• PROMPT
Repeat exactly the lines from the start of the material below up to and including the "white = (1, 1, 1, 1)" line.

• DATA SUPPLIED

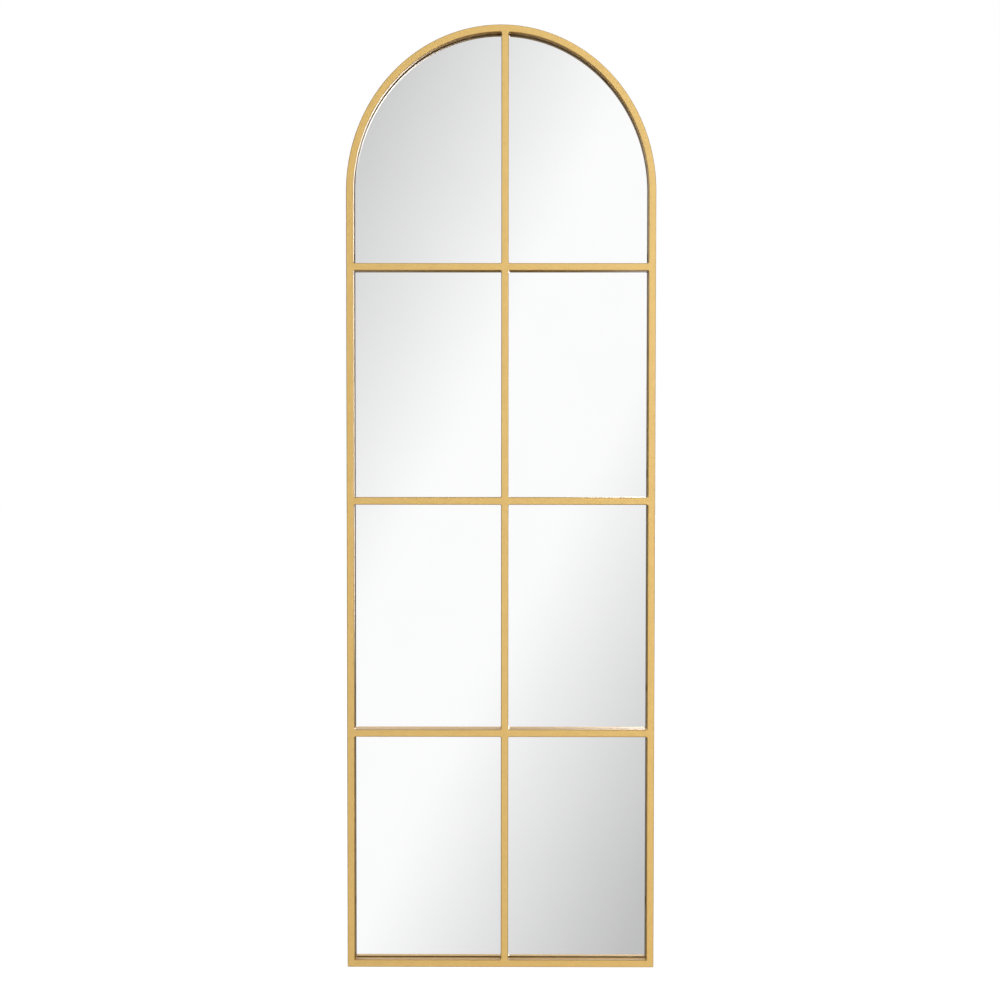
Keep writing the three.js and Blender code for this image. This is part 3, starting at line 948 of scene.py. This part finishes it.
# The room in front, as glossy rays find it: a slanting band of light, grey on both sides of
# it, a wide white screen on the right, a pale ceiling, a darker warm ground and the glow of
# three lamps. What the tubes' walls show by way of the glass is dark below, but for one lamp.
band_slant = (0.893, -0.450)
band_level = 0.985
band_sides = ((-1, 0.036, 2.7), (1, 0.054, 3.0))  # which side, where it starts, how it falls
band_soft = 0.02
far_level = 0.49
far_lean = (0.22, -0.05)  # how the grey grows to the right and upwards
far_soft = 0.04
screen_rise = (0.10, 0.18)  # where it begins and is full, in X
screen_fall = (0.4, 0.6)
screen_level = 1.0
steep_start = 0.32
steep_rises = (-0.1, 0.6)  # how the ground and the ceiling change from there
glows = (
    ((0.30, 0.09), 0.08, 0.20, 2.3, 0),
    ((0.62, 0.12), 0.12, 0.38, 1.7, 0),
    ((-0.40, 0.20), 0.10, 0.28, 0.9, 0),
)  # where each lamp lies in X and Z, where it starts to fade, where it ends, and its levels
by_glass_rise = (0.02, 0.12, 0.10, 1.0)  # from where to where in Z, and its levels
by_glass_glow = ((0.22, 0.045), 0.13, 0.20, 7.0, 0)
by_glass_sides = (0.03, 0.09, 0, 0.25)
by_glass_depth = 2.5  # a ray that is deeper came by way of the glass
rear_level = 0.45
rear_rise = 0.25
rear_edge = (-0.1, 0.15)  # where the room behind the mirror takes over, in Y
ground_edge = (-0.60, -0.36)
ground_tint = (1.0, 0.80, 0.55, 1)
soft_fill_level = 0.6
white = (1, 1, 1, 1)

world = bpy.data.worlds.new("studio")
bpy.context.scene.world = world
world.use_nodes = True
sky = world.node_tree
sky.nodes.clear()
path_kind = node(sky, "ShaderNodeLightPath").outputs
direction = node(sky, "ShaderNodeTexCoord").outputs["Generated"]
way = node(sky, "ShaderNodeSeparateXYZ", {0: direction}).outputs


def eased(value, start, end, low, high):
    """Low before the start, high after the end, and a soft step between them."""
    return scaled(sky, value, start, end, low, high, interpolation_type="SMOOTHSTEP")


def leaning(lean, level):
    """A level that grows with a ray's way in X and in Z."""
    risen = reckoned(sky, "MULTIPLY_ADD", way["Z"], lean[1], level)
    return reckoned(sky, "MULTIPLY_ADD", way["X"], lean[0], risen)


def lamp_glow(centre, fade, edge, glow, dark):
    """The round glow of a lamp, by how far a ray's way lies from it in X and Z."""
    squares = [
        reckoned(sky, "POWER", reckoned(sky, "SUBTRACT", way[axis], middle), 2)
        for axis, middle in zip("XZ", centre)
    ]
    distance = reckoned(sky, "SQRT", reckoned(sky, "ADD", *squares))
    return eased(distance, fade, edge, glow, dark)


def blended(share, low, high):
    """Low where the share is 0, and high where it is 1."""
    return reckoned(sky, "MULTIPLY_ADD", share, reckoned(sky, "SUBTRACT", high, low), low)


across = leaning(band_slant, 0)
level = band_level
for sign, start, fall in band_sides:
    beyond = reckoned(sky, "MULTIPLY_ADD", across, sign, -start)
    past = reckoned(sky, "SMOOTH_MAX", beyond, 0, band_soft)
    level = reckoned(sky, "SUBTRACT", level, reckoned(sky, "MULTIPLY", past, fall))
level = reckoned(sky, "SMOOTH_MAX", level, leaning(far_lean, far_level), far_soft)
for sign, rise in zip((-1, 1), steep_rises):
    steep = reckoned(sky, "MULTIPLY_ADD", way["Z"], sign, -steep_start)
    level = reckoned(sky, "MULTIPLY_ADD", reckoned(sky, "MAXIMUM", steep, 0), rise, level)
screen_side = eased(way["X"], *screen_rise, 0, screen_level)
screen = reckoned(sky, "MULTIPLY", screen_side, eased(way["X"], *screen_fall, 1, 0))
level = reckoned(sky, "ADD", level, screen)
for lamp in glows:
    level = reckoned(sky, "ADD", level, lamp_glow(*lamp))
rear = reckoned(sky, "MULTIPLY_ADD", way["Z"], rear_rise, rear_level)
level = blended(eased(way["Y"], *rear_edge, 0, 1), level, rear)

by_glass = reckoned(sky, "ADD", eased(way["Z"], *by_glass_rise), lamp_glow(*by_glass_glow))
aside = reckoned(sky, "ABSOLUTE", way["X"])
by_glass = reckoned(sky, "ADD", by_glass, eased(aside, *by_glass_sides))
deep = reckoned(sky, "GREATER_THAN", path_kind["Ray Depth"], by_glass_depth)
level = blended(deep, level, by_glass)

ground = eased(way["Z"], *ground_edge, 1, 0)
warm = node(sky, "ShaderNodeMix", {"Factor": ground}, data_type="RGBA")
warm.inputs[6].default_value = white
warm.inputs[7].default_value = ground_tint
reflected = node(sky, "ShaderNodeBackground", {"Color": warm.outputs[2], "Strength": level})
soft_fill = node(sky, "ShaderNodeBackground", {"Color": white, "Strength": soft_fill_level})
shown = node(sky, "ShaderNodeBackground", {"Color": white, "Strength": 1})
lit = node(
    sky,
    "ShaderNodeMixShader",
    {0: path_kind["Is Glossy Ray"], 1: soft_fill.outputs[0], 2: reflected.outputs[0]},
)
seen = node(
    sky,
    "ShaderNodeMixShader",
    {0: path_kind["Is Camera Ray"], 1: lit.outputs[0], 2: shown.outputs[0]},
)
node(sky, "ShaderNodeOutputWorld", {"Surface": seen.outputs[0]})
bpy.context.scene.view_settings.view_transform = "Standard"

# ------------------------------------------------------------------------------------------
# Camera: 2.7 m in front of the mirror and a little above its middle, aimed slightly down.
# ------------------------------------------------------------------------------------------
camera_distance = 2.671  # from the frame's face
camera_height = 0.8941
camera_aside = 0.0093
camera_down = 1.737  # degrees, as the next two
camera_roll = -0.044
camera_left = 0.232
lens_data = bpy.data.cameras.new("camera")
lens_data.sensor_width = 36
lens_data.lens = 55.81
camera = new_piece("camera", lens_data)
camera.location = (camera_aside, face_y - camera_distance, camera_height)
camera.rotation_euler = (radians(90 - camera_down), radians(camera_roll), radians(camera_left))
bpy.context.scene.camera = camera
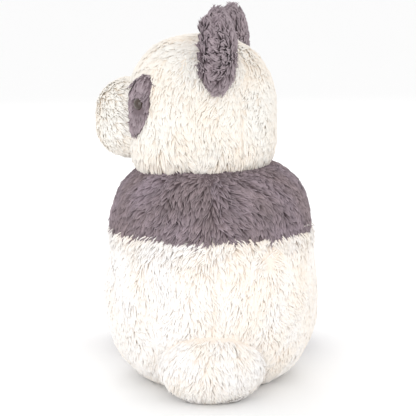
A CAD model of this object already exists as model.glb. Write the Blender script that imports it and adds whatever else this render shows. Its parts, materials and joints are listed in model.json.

• SOLUTION
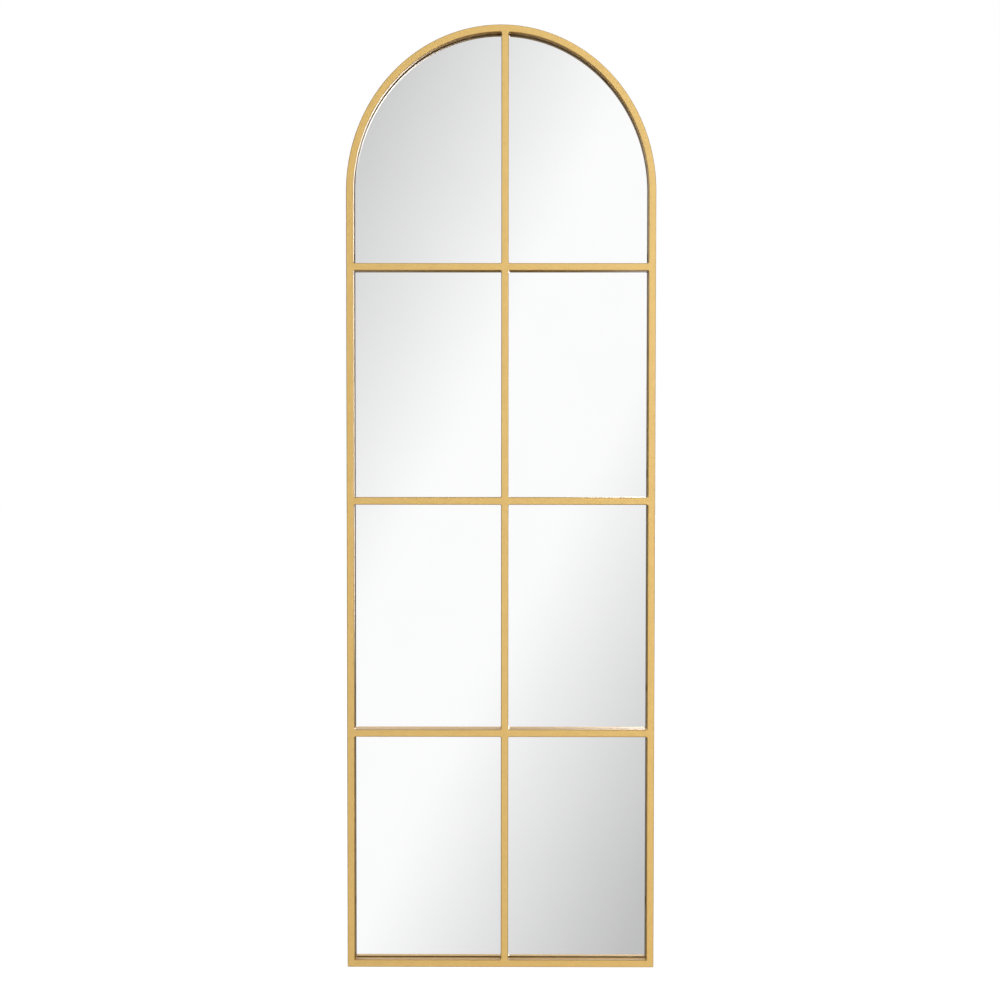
Keep writing the three.js and Blender code for this image. This is part 3, starting at line 948 of scene.py. This part finishes it.
# The room in front, as glossy rays find it: a slanting band of light, grey on both sides of
# it, a wide white screen on the right, a pale ceiling, a darker warm ground and the glow of
# three lamps. What the tubes' walls show by way of the glass is dark below, but for one lamp.
band_slant = (0.893, -0.450)
band_level = 0.985
band_sides = ((-1, 0.036, 2.7), (1, 0.054, 3.0))  # which side, where it starts, how it falls
band_soft = 0.02
far_level = 0.49
far_lean = (0.22, -0.05)  # how the grey grows to the right and upwards
far_soft = 0.04
screen_rise = (0.10, 0.18)  # where it begins and is full, in X
screen_fall = (0.4, 0.6)
screen_level = 1.0
steep_start = 0.32
steep_rises = (-0.1, 0.6)  # how the ground and the ceiling change from there
glows = (
    ((0.30, 0.09), 0.08, 0.20, 2.3, 0),
    ((0.62, 0.12), 0.12, 0.38, 1.7, 0),
    ((-0.40, 0.20), 0.10, 0.28, 0.9, 0),
)  # where each lamp lies in X and Z, where it starts to fade, where it ends, and its levels
by_glass_rise = (0.02, 0.12, 0.10, 1.0)  # from where to where in Z, and its levels
by_glass_glow = ((0.22, 0.045), 0.13, 0.20, 7.0, 0)
by_glass_sides = (0.03, 0.09, 0, 0.25)
by_glass_depth = 2.5  # a ray that is deeper came by way of the glass
rear_level = 0.45
rear_rise = 0.25
rear_edge = (-0.1, 0.15)  # where the room behind the mirror takes over, in Y
ground_edge = (-0.60, -0.36)
ground_tint = (1.0, 0.80, 0.55, 1)
soft_fill_level = 0.6
white = (1, 1, 1, 1)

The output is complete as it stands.